----- Raw data -----

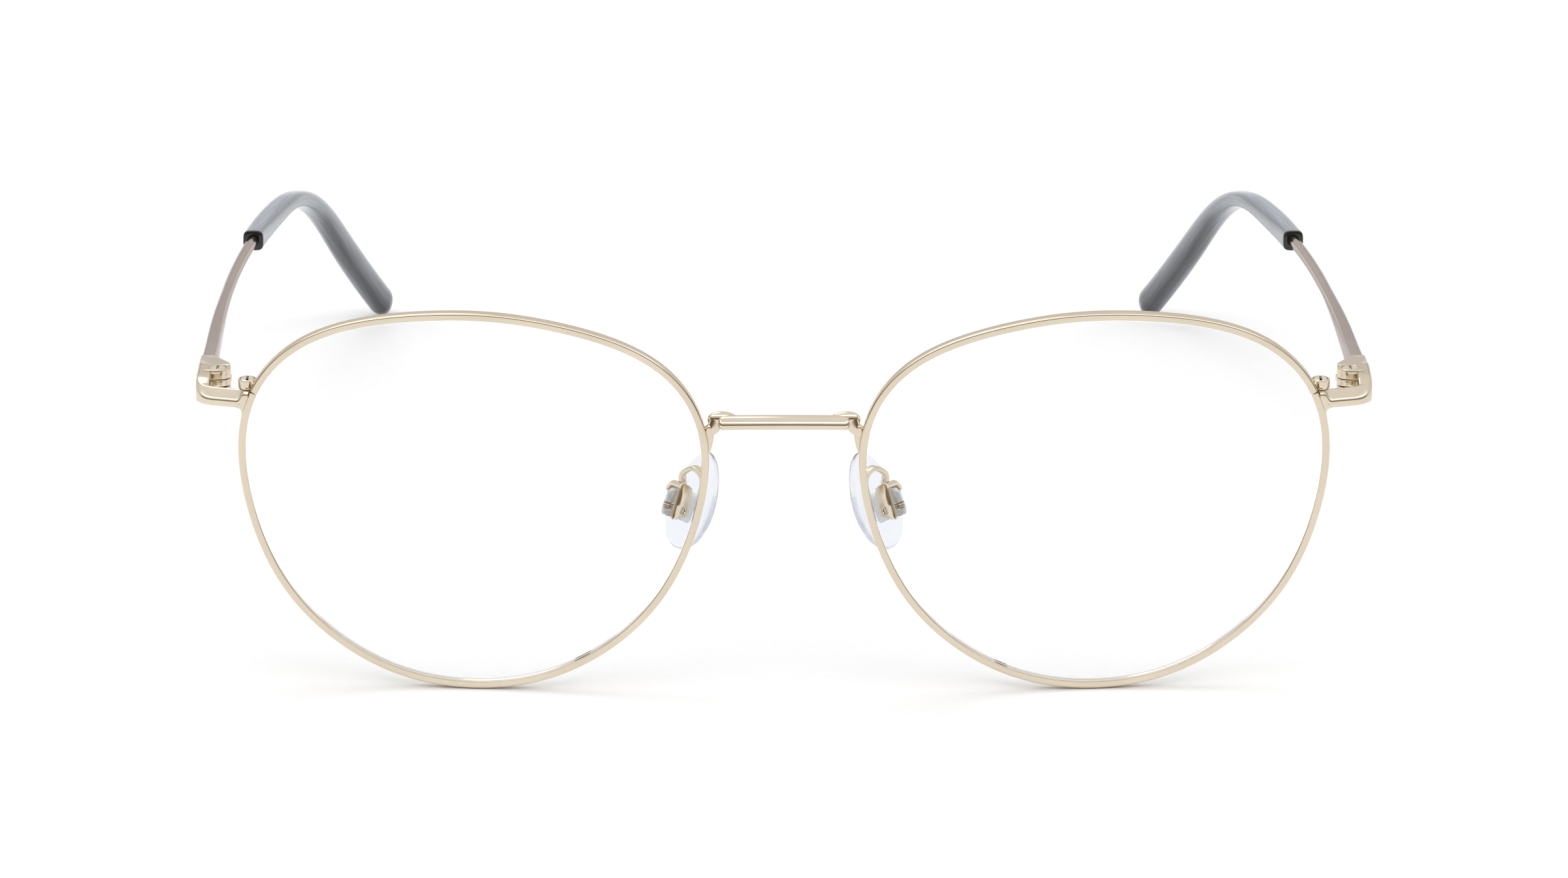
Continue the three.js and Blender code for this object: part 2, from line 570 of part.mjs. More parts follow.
const padScrewGeometry = () =>
  screw(PAD_SCREW, WALL_X + BOX_WALL, -WALL_X - BOX_WALL).rotateY(-Math.PI / 2).applyMatrix4(padMatrix);

// A wire from the back of the rim, up over a loop and down into the box's roof.
function padArmGeometry(rim) {
  const footAngle = angleAtLevel(ARM_LEVEL, radians(130), radians(230));
  const foot = rimPoint(footAngle, RIM_OUTSIDE / 2, RIM_DEPTH / 2);
  const roof = V3(0, BOX_TOP - BOX_WALL / 2, 0).applyMatrix4(padMatrix);
  const up = (p, y, z) => p.clone().add(V3(0, y, z));
  const crown = foot.clone().lerp(roof, 0.45).setZ(foot.z + ARM_LOOP);
  const curve = new THREE.CatmullRomCurve3([foot, up(foot, 1, 0.7), crown, up(roof, -0.1, 1.1), roof]);
  const points = curve.getSpacedPoints(14);
  const plane = roof.clone().sub(foot).cross(V3(0, 0, 1)).normalize();
  const wire = sweep(points, points.map(() => roundSection(ARM_DIAMETER)), plane);
  const room = box(-3, 3, -3, BOX_TOP + SOLDER_GAP, -3, 3).applyMatrix4(padMatrix);
  return cut(wire, rim, room);
}

// ---- Bridge ----
// A bar arched between the rims; each end turns back into a claw that runs down the rim's nose side.
function bridgeGeometry(rims) {
  const level = LENS_Z + BRIDGE_LEVEL;
  const contact = angleAtLevel(BRIDGE_LEVEL, radians(110), radians(185));
  const side = rimPoint(contact, RIM_OUTSIDE, 0);
  const end = side.x - BRIDGE_FOOT_RADIUS * 1.5;
  const count = 10;
  const line = Array.from({ length: count + 1 }, (_, i) => {
    const t = (2 * i) / count - 1;
    return V3(end * t, side.y * 0.5 + t * t * 0.5, level - BRIDGE_ARCH * t * t);
  });
  const bar = sweep(line, line.map(() => section(BRIDGE_DEPTH, BRIDGE_HEIGHT, 0.35)));
  const clawPoints = [V3(end - 0.4, line.at(-1).y + 0.1, line.at(-1).z)];
  const clawSizes = [2 * BRIDGE_FOOT_RADIUS];
  for (const share of [0.3, 0.55, 0.78, 1]) {
    const angle = angleAtLevel(BRIDGE_LEVEL - BRIDGE_FOOT_DROP * share, radians(110), radians(185));
    const radius = BRIDGE_FOOT_RADIUS * (1 - 0.75 * share);
    clawPoints.push(rimPoint(angle, RIM_OUTSIDE + radius * 0.7, 0.1));
    clawSizes.push(2 * radius);
  }
  const claw = sweep(clawPoints, clawSizes.map(roundSection), V3(0, 1, 0));
  const mirrored = claw.clone().scale(-1, 1, 1);
  return cut(join(bar, claw, outward(mirrored)), ...rims);
}

// ---- Assembly ----
const FINISHES = {
  gold: { color: 0xdccdb2, roughness: 0.2, metalness: 1 },
  screw: { color: 0xcfc0a6, roughness: 0.28, metalness: 1 },
  lens: { color: 0xf3f8fa, roughness: 0.04, metalness: 0, transparent: true, opacity: 0.25 },
  pad: { color: 0xe4e9ee, roughness: 0.15, metalness: 0, transparent: true, opacity: 0.6 },
  tip: { color: 0x5d646a, roughness: 0.25, metalness: 0 },
};
function mesh(name, geometry, finish) {
  const made = new THREE.Mesh(geometry, new THREE.MeshStandardMaterial(FINISHES[finish]));
  made.name = name;
  return made;
}

// One half of the spectacles, as it is on the wearer's left, with its temple folded in by an angle.
function half(side, foldDegrees) {
  const rim = rimRoom();
  const group = new THREE.Group();
  group.add(
    mesh(`rim_${side}`, rimGeometry(), "gold"),
    mesh(`lens_${side}`, lensGeometry(), "lens"),
    mesh(`endpiece_${side}`, endPieceGeometry(rim), "gold"),
    mesh(`closing_block_${side}`, closingBlockGeometry(rim), "gold"),
    mesh(`rim_screw_${side}`, rimScrewGeometry(), "screw"),
    mesh(`pad_arm_${side}`, padArmGeometry(rim), "gold"),
    mesh(`pad_box_${side}`, padBoxGeometry(), "gold"),
    mesh(`pad_screw_${side}`, padScrewGeometry(), "screw"),
    mesh(`nose_pad_${side}`, nosePadGeometry(), "pad"),
  );
  const hinge = new THREE.Group();
  hinge.position.copy(HINGE);
  hinge.rotation.x = -PANTOSCOPIC;
  const temple = new THREE.Group();
  temple.rotation.z = radians(foldDegrees);
  temple.add(
    mesh(`hinge_temple_${side}`, hingeTempleGeometry(), "gold"),
    mesh(`temple_${side}`, templeGeometry(), "gold"),
    mesh(`temple_tip_${side}`, tipGeometry(), "tip"),
  );
  hinge.add(mesh(`hinge_screw_${side}`, hingeScrewGeometry(), "screw"), temple);
  group.add(hinge);
  return group;
}

const group = new THREE.Group();
const left = half("left", LEFT_FOLD_DEGREES);
const right = half("right", 0);
right.scale.x = -1;
const leftRim = rimRoom();
const rightRim = outward(leftRim.clone().scale(-1, 1, 1));
group.add(left, right, mesh("bridge", bridgeGeometry([leftRim, rightRim]), "gold"));

// The origin is on the table, in the middle of the footprint.
const footprint = new THREE.Box3().setFromObject(group, true);
group.position.x = -(footprint.min.x + footprint.max.x) / 2;
group.position.y = -(footprint.min.y + footprint.max.y) / 2;

export default group;
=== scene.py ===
# Round metal eyeglasses standing open on a pale table: champagne-gold eyewires, bridge, end pieces
# and wire temples, clear lenses, clear nose pads and translucent smoke-grey temple tips.
# +X to the wearer's left, +Y from the lenses back to the tips, +Z up. Sizes are in millimetres, and a
# piece's mesh turns to metres when it is made; lamp, table and camera distances say what they are in.
import json
import bpy
import numpy as np
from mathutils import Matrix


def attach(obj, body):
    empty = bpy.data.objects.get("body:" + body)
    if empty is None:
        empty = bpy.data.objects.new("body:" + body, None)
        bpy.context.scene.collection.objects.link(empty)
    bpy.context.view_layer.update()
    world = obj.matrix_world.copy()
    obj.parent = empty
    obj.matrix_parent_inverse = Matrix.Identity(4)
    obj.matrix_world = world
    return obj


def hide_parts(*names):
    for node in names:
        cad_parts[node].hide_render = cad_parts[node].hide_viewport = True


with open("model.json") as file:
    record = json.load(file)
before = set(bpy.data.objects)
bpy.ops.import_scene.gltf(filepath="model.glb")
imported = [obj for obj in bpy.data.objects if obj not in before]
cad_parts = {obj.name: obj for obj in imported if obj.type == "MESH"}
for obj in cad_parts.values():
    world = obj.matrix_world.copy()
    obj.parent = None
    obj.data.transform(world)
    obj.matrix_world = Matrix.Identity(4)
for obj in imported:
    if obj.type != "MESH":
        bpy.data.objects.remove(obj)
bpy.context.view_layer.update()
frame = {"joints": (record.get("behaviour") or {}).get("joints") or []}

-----

### Exercise brief
The required output is an exact reproduction of the lines starting at the one that contains "of the footprint." and ending at the one that contains "imported = [obj". Both boundary lines belong to it.

### Task result
// The origin is on the table, in the middle of the footprint.
const footprint = new THREE.Box3().setFromObject(group, true);
group.position.x = -(footprint.min.x + footprint.max.x) / 2;
group.position.y = -(footprint.min.y + footprint.max.y) / 2;

export default group;
=== scene.py ===
# Round metal eyeglasses standing open on a pale table: champagne-gold eyewires, bridge, end pieces
# and wire temples, clear lenses, clear nose pads and translucent smoke-grey temple tips.
# +X to the wearer's left, +Y from the lenses back to the tips, +Z up. Sizes are in millimetres, and a
# piece's mesh turns to metres when it is made; lamp, table and camera distances say what they are in.
import json
import bpy
import numpy as np
from mathutils import Matrix


def attach(obj, body):
    empty = bpy.data.objects.get("body:" + body)
    if empty is None:
        empty = bpy.data.objects.new("body:" + body, None)
        bpy.context.scene.collection.objects.link(empty)
    bpy.context.view_layer.update()
    world = obj.matrix_world.copy()
    obj.parent = empty
    obj.matrix_parent_inverse = Matrix.Identity(4)
    obj.matrix_world = world
    return obj


def hide_parts(*names):
    for node in names:
        cad_parts[node].hide_render = cad_parts[node].hide_viewport = True


with open("model.json") as file:
    record = json.load(file)
before = set(bpy.data.objects)
bpy.ops.import_scene.gltf(filepath="model.glb")
imported = [obj for obj in bpy.data.objects if obj not in before]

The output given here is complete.